* _TASK INSTRUCTIONS_: Find the lines with "scene" in them and copy them out.

* _DATASET ROWS_:
====================

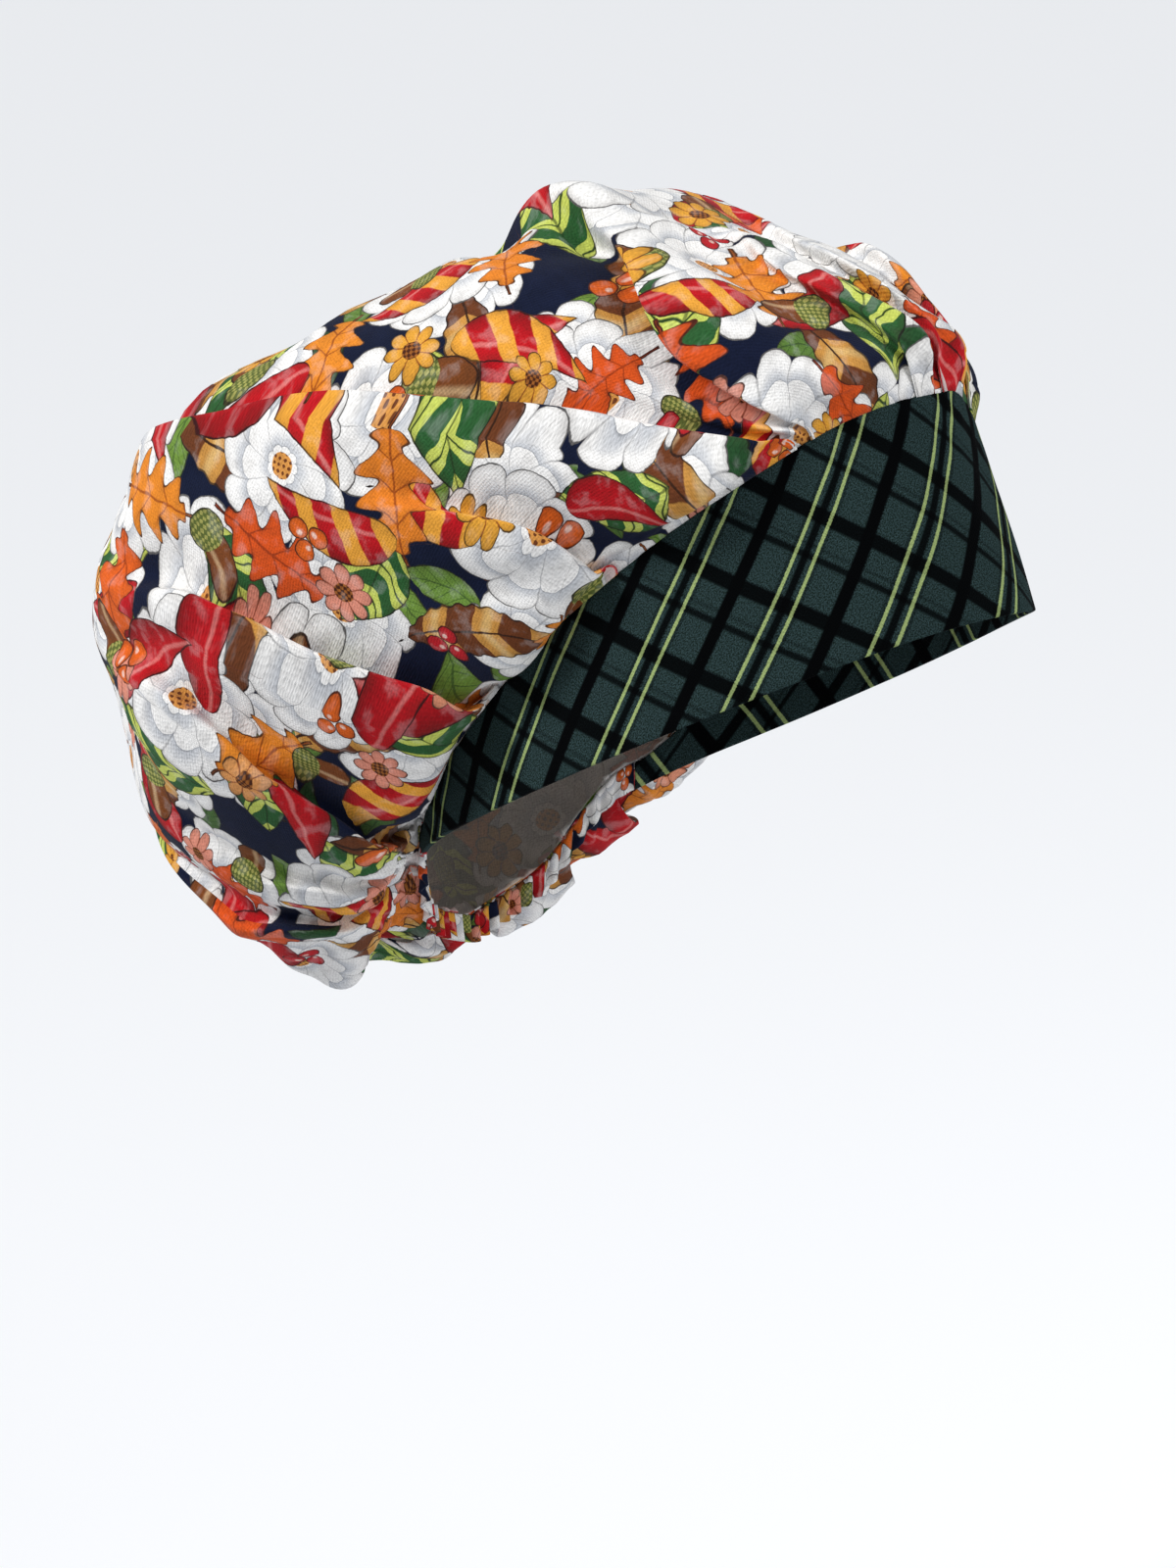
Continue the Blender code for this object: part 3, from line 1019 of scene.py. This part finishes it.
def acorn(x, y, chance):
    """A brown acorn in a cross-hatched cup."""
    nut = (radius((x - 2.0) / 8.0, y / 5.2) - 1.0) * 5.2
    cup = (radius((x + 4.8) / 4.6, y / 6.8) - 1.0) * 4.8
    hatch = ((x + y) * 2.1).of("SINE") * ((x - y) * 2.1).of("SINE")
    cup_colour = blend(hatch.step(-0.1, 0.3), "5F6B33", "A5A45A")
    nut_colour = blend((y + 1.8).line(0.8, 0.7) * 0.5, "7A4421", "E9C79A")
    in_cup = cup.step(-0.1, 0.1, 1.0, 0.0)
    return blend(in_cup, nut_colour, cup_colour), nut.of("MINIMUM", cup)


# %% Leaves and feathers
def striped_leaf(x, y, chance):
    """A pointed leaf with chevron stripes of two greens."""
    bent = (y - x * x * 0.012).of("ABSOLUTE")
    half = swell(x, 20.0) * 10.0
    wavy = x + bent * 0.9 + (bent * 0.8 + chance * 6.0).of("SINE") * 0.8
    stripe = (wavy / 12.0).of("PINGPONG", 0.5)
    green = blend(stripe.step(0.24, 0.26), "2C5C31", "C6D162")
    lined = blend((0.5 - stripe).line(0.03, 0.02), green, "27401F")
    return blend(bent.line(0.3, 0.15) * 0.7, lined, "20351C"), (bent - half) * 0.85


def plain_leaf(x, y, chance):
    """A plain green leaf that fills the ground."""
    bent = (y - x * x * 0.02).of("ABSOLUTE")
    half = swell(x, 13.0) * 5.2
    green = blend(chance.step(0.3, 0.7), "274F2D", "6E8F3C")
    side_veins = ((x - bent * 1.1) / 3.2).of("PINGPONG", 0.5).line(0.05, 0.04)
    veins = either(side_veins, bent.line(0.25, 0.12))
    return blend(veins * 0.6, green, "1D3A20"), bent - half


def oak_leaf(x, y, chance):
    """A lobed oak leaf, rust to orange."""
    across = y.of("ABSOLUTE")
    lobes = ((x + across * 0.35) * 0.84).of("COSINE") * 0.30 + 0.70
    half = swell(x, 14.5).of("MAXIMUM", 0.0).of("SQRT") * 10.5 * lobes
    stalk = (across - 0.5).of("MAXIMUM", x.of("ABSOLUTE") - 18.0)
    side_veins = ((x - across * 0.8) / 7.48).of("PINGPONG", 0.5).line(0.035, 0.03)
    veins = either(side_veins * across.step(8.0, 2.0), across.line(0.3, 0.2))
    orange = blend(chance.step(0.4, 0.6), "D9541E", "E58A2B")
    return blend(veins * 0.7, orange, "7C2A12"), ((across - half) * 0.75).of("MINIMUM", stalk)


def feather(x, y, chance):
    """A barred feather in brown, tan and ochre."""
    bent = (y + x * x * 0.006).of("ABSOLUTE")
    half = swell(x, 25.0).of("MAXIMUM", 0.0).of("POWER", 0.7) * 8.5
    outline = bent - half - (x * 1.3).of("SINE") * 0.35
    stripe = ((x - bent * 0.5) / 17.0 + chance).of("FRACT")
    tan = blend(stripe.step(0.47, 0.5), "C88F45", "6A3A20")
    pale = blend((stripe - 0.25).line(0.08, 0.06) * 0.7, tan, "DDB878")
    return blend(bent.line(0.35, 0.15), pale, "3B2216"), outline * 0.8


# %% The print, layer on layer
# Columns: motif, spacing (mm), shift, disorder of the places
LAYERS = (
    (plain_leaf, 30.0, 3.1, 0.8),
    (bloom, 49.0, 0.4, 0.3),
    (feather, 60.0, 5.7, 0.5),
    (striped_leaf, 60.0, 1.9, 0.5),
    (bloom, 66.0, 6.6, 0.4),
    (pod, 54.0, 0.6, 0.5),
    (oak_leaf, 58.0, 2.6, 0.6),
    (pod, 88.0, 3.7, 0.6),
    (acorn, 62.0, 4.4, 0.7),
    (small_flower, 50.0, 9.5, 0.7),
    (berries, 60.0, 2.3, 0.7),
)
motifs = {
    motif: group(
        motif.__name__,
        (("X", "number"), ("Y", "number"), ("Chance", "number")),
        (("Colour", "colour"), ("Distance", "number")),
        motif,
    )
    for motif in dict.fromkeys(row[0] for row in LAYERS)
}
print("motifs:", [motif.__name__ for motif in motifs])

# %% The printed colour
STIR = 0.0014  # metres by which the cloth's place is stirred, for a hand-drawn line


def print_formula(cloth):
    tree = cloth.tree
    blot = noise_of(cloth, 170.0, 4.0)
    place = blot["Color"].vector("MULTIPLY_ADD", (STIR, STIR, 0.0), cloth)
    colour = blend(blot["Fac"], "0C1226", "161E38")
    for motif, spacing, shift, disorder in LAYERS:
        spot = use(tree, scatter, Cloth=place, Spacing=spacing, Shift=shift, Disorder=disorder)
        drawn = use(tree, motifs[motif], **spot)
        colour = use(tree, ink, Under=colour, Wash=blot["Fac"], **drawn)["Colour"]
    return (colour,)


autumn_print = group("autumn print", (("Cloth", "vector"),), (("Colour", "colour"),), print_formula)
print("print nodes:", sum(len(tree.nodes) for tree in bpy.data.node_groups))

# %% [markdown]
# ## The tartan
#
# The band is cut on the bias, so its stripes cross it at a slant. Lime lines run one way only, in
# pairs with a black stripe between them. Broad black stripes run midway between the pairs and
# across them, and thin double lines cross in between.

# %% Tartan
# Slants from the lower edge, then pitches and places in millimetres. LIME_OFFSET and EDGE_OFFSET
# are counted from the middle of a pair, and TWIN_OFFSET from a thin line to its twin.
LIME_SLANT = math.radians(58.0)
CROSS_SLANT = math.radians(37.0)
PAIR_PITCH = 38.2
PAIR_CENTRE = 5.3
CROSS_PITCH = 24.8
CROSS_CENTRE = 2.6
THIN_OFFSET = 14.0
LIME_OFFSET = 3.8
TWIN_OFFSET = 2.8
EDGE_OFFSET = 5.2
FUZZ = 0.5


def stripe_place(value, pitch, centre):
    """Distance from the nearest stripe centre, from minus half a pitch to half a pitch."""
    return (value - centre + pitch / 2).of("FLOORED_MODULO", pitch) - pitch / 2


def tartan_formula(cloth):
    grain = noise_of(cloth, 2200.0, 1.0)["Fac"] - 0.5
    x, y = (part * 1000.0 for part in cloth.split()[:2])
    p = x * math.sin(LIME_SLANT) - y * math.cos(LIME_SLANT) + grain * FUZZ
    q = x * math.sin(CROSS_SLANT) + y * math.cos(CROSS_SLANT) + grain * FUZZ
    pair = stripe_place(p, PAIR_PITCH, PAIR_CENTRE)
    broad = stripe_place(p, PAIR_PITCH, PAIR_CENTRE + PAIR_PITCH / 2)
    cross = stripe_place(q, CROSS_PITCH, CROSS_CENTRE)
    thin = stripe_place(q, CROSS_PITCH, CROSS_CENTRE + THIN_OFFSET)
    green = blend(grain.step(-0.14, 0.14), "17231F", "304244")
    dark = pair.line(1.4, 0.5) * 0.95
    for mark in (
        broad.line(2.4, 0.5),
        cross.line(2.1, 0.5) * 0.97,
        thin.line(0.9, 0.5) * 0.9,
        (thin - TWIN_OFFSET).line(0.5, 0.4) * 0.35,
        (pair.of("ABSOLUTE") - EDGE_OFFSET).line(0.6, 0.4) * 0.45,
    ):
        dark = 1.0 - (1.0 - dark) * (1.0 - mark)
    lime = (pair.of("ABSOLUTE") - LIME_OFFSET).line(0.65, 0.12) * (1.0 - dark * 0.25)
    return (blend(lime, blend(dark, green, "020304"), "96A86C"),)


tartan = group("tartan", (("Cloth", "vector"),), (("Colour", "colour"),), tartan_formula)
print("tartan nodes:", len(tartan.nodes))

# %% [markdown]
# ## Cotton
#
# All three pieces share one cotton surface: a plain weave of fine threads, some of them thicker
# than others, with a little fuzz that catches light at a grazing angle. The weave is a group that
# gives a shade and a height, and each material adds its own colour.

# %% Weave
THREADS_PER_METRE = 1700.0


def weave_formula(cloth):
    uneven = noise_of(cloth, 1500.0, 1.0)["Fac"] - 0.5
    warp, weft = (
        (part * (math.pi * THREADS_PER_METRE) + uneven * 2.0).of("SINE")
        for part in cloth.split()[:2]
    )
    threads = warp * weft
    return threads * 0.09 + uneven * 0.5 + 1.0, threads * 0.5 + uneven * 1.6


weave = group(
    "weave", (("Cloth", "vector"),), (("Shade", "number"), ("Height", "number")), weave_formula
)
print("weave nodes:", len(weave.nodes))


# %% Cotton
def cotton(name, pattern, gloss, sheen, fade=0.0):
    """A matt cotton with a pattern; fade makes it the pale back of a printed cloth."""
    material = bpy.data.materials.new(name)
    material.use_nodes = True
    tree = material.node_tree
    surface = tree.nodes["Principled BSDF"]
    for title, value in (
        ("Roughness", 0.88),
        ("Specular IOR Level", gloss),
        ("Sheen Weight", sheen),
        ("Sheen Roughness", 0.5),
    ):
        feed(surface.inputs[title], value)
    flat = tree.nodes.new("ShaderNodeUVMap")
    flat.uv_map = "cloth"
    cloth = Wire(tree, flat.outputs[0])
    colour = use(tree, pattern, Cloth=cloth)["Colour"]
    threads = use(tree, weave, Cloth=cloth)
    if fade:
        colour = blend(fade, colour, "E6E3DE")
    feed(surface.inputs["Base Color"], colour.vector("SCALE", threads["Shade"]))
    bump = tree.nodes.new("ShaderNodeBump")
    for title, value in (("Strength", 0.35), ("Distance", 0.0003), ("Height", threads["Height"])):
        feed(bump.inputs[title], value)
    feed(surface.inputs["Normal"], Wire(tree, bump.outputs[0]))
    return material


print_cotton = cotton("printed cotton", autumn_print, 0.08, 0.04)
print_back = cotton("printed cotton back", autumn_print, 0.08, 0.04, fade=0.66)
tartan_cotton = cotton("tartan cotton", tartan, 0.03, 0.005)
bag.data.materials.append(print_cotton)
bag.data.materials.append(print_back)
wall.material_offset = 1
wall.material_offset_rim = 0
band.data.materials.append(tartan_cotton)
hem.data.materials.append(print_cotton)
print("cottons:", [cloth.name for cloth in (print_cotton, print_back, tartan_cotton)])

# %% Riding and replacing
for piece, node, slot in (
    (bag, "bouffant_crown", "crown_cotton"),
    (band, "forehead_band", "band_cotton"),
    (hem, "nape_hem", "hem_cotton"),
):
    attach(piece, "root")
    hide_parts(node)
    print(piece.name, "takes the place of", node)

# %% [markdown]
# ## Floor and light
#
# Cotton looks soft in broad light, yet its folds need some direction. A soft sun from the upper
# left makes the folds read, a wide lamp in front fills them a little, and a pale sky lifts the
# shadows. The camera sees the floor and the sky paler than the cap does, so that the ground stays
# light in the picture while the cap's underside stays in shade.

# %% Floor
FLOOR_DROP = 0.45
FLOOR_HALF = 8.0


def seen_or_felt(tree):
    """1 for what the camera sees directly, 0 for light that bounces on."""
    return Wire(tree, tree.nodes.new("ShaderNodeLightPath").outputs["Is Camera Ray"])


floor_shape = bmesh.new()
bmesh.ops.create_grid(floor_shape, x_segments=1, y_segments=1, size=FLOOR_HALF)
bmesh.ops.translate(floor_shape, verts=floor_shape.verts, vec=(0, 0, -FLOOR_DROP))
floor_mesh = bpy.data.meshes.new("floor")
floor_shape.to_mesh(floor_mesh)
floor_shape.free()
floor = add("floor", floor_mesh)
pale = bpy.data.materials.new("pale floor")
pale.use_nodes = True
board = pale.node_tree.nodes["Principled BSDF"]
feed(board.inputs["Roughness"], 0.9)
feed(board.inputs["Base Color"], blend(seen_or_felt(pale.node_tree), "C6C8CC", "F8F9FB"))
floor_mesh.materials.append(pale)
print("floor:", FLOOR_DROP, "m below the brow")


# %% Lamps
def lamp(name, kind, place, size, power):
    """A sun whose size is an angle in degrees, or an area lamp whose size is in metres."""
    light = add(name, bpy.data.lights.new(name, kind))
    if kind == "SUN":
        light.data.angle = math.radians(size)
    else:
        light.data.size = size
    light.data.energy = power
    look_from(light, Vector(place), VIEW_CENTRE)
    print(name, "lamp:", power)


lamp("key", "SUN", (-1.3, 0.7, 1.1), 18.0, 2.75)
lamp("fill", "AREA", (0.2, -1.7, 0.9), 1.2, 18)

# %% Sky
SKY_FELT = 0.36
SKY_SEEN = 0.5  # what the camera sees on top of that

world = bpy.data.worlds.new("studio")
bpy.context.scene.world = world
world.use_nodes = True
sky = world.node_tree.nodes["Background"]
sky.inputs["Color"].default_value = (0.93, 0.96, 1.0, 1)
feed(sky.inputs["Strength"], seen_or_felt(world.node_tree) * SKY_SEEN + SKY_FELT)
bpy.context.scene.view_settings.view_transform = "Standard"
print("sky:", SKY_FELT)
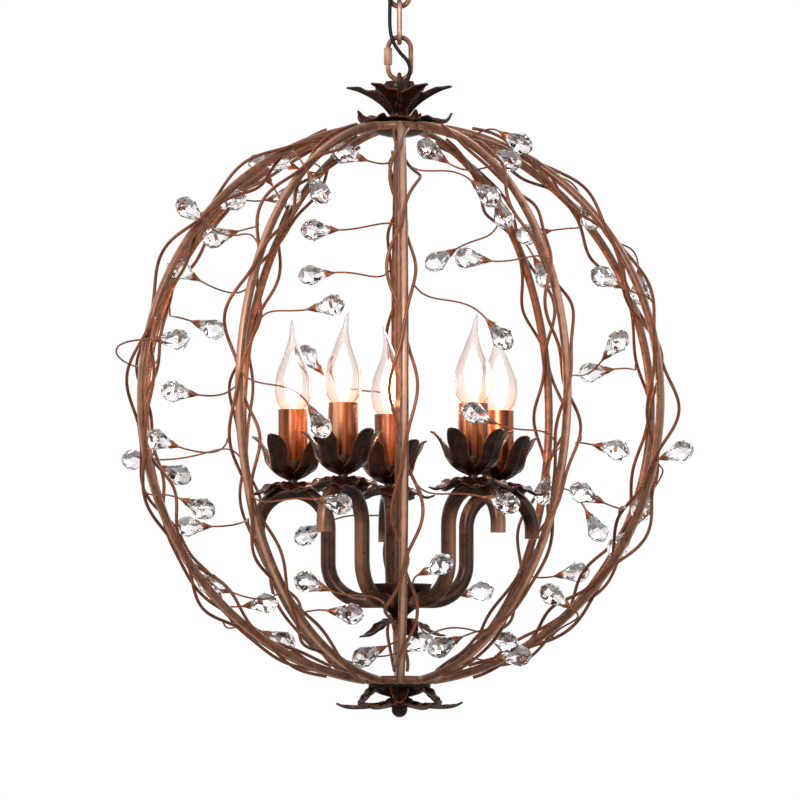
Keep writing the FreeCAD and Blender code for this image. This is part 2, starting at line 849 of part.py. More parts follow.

====================

* _SOLVED EXERCISE_:
Continue the Blender code for this object: part 3, from line 1019 of scene.py. This part finishes it.
bpy.context.scene.world = world
bpy.context.scene.view_settings.view_transform = "Standard"